Output exactly the span of lines that begins at the line containing "parapet(-end_x, -joint_x, true);" and ends at the line containing "zip(*points))), Vector(map(max, zip(*points)))", both lines included.

*Recorded data*
------------------------------

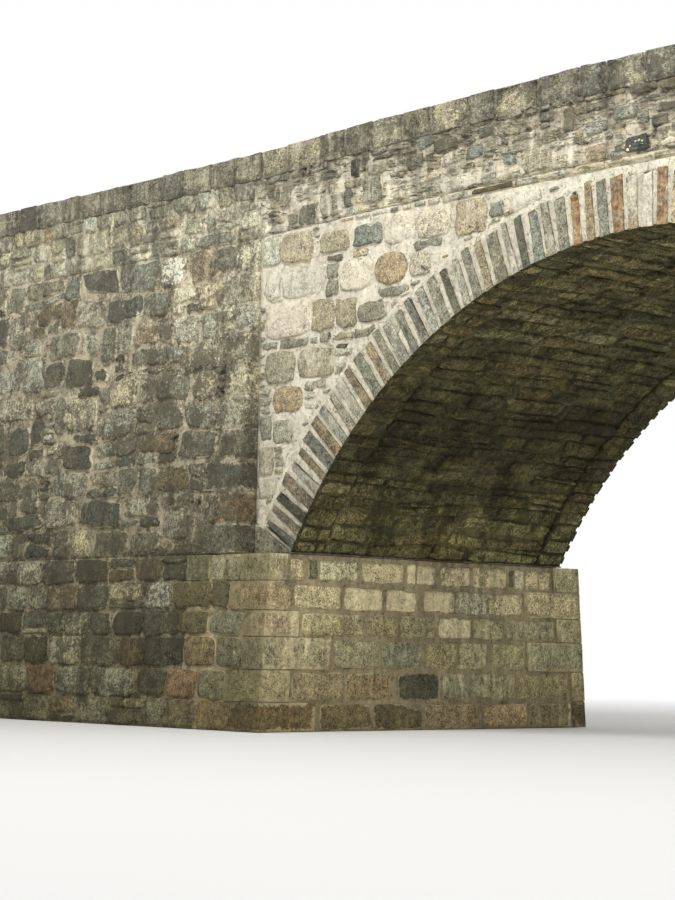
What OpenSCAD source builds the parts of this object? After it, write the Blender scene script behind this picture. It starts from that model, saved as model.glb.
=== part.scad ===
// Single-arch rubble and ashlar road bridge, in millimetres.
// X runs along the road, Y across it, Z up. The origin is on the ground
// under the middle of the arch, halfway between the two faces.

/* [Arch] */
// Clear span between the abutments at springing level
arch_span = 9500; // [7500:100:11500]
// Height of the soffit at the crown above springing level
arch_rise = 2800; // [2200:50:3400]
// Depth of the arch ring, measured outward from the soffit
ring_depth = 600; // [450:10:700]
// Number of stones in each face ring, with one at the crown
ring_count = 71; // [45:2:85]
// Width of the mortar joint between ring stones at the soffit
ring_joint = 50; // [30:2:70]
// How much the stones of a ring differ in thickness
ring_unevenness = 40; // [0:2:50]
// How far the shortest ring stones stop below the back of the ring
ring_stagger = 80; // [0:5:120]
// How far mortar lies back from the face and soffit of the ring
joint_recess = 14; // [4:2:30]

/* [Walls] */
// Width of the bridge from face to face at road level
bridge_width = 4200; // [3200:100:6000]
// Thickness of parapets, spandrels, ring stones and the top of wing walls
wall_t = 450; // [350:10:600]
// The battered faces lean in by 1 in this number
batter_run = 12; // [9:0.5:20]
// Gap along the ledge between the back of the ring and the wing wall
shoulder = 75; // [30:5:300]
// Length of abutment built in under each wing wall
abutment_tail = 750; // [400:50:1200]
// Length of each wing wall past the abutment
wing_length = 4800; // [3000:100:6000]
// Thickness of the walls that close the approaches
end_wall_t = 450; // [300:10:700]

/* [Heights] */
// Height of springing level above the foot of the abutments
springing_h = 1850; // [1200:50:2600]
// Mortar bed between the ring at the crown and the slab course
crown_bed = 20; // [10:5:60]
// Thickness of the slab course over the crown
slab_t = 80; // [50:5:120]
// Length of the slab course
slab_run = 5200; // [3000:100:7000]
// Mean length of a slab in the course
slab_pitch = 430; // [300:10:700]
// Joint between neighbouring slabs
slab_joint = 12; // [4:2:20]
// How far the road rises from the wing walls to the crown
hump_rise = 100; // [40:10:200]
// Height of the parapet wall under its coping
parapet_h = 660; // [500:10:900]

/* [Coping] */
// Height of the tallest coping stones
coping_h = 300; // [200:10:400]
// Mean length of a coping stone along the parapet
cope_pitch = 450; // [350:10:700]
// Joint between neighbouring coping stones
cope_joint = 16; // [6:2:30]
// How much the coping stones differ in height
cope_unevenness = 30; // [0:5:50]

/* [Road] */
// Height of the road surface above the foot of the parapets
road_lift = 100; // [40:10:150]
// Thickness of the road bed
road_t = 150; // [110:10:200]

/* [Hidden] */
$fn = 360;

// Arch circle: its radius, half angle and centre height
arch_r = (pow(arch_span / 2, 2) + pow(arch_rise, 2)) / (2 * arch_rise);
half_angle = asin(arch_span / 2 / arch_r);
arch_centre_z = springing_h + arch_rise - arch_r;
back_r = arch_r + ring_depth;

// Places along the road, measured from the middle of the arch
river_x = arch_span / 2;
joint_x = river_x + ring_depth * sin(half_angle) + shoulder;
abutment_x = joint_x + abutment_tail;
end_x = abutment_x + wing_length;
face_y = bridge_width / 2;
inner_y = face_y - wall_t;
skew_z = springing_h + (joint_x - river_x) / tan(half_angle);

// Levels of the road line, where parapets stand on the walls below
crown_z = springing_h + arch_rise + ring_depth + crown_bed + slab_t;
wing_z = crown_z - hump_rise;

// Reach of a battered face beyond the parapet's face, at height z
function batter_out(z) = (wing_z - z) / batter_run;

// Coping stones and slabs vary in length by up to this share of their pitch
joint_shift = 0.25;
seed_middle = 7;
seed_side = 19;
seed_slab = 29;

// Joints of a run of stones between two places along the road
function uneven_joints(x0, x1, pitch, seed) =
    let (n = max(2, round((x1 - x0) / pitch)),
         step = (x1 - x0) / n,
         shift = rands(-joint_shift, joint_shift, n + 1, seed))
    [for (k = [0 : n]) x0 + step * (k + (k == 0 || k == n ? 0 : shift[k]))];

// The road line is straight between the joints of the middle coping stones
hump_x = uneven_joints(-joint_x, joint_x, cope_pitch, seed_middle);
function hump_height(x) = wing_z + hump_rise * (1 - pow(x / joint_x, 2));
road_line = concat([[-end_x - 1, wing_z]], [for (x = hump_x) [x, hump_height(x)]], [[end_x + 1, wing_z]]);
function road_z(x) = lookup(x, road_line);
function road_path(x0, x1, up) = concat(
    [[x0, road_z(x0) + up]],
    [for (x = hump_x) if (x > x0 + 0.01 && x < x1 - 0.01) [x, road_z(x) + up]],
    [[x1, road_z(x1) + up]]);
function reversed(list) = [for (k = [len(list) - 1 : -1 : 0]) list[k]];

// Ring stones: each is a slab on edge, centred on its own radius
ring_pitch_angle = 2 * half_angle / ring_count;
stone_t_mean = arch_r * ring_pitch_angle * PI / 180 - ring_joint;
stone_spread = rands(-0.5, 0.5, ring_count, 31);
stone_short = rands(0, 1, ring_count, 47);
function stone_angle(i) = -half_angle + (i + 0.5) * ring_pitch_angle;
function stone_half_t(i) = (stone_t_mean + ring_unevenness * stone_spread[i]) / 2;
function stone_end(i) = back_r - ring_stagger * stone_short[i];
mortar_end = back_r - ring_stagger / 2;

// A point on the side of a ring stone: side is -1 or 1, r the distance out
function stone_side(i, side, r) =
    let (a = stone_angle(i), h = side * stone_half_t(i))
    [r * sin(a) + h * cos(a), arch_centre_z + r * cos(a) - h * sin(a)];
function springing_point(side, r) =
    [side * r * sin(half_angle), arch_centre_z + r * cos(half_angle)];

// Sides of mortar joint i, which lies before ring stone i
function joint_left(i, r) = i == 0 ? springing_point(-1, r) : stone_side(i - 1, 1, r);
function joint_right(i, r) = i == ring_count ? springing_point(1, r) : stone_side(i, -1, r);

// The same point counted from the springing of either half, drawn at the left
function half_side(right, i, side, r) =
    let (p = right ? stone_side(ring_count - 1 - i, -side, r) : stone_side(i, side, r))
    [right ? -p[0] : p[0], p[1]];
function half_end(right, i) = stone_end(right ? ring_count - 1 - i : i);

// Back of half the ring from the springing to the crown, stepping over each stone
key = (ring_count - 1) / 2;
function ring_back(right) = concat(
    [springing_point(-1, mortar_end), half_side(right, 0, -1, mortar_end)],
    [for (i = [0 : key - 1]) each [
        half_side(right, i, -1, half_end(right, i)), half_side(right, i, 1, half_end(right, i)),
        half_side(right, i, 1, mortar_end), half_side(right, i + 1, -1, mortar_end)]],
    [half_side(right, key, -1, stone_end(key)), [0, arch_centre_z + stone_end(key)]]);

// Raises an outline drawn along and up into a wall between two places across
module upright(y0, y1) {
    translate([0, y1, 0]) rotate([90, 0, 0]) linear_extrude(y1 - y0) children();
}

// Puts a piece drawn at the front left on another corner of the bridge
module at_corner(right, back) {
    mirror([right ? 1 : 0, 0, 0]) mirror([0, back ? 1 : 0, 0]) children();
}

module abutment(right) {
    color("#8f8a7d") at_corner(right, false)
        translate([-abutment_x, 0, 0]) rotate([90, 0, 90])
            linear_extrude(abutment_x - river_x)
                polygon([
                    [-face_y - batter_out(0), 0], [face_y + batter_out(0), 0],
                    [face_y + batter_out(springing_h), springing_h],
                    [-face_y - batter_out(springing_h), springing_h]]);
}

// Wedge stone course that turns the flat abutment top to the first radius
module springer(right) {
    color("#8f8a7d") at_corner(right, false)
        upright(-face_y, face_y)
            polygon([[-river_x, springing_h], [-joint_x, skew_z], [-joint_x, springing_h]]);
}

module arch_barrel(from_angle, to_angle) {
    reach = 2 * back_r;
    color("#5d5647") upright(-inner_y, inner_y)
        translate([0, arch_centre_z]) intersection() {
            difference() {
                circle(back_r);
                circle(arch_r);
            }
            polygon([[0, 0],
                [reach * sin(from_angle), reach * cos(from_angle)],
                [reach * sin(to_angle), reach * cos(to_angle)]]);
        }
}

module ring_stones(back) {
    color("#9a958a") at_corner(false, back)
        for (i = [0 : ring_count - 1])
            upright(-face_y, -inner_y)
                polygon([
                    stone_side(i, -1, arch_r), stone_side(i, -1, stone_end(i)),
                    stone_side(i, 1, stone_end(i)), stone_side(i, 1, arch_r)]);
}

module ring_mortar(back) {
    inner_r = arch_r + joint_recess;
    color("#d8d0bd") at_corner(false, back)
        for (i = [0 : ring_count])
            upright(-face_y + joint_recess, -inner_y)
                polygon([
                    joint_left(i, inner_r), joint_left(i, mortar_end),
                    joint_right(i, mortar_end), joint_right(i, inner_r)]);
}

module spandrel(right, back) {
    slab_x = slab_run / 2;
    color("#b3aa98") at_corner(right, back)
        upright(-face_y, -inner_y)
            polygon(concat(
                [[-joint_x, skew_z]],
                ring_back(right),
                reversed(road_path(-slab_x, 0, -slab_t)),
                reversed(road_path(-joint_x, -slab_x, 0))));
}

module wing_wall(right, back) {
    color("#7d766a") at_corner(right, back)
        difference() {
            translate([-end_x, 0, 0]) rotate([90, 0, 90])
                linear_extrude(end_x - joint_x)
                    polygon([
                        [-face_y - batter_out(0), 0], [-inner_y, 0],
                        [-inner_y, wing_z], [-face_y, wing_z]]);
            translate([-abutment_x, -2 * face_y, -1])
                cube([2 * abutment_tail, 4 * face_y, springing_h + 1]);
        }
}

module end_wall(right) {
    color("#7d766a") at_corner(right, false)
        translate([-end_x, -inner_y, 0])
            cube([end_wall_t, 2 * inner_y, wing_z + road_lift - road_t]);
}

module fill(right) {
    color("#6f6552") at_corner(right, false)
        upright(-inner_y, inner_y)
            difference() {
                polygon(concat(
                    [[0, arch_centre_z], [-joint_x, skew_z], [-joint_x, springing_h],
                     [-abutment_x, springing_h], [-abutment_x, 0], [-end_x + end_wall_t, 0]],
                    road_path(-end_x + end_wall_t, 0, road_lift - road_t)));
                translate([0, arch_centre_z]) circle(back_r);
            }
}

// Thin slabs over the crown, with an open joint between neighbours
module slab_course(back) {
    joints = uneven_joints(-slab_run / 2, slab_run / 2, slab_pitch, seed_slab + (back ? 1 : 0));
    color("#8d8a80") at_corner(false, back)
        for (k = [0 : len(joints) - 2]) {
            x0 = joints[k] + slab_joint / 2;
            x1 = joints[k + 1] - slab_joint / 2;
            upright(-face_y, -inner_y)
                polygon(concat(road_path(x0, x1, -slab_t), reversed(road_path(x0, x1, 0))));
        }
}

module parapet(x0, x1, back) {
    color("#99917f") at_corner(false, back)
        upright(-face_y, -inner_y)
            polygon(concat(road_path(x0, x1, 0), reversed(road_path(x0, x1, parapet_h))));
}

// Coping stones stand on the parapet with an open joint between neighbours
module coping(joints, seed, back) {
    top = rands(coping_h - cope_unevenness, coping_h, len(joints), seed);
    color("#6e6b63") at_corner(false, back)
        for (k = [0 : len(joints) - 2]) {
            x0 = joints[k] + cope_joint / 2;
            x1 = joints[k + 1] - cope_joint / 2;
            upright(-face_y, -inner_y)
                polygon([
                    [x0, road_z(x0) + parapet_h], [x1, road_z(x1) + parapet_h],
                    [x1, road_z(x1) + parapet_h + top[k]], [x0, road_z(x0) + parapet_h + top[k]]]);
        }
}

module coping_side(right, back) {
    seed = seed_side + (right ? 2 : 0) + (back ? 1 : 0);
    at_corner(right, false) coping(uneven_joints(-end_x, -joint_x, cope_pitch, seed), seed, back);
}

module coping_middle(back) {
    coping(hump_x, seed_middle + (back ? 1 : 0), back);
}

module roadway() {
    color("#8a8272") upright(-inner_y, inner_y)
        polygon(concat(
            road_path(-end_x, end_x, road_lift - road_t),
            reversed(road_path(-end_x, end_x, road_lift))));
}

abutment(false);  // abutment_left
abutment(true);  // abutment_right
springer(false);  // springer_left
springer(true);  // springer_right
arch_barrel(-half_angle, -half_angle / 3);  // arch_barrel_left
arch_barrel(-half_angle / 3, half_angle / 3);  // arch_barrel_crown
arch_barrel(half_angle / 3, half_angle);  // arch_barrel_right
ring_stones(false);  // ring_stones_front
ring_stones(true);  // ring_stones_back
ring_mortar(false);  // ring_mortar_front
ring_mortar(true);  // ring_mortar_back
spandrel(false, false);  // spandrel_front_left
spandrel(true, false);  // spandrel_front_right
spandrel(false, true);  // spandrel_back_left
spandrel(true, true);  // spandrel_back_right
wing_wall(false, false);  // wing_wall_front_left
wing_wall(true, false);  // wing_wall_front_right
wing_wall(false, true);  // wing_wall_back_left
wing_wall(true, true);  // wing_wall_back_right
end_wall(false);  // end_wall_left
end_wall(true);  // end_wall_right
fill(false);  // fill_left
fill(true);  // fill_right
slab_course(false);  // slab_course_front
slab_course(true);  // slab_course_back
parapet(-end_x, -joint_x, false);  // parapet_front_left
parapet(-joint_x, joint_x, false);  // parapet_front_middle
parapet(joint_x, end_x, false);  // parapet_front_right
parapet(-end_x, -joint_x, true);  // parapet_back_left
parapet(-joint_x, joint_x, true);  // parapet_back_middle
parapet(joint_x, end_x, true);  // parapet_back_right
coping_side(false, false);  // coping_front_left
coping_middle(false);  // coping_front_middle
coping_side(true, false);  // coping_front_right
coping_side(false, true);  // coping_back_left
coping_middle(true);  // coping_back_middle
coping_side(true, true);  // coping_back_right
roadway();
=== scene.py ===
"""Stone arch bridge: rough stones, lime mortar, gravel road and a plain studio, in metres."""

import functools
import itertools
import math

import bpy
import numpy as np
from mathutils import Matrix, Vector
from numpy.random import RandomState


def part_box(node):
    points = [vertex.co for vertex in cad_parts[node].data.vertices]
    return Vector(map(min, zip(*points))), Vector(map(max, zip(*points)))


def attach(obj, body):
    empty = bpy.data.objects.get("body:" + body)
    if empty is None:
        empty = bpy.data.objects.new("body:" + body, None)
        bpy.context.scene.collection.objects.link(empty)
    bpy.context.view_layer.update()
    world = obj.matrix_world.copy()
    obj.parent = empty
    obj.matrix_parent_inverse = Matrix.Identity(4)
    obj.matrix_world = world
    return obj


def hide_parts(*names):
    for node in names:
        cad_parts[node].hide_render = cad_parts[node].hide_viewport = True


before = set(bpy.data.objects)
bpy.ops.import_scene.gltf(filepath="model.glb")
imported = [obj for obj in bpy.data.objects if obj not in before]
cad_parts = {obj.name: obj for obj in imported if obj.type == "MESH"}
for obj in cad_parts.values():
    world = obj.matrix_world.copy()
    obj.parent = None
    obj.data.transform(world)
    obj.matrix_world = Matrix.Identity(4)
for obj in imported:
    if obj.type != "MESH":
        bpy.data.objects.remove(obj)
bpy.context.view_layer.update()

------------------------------

*Finished exercise*
parapet(-end_x, -joint_x, true);  // parapet_back_left
parapet(-joint_x, joint_x, true);  // parapet_back_middle
parapet(joint_x, end_x, true);  // parapet_back_right
coping_side(false, false);  // coping_front_left
coping_middle(false);  // coping_front_middle
coping_side(true, false);  // coping_front_right
coping_side(false, true);  // coping_back_left
coping_middle(true);  // coping_back_middle
coping_side(true, true);  // coping_back_right
roadway();
=== scene.py ===
"""Stone arch bridge: rough stones, lime mortar, gravel road and a plain studio, in metres."""

import functools
import itertools
import math

import bpy
import numpy as np
from mathutils import Matrix, Vector
from numpy.random import RandomState


def part_box(node):
    points = [vertex.co for vertex in cad_parts[node].data.vertices]
    return Vector(map(min, zip(*points))), Vector(map(max, zip(*points)))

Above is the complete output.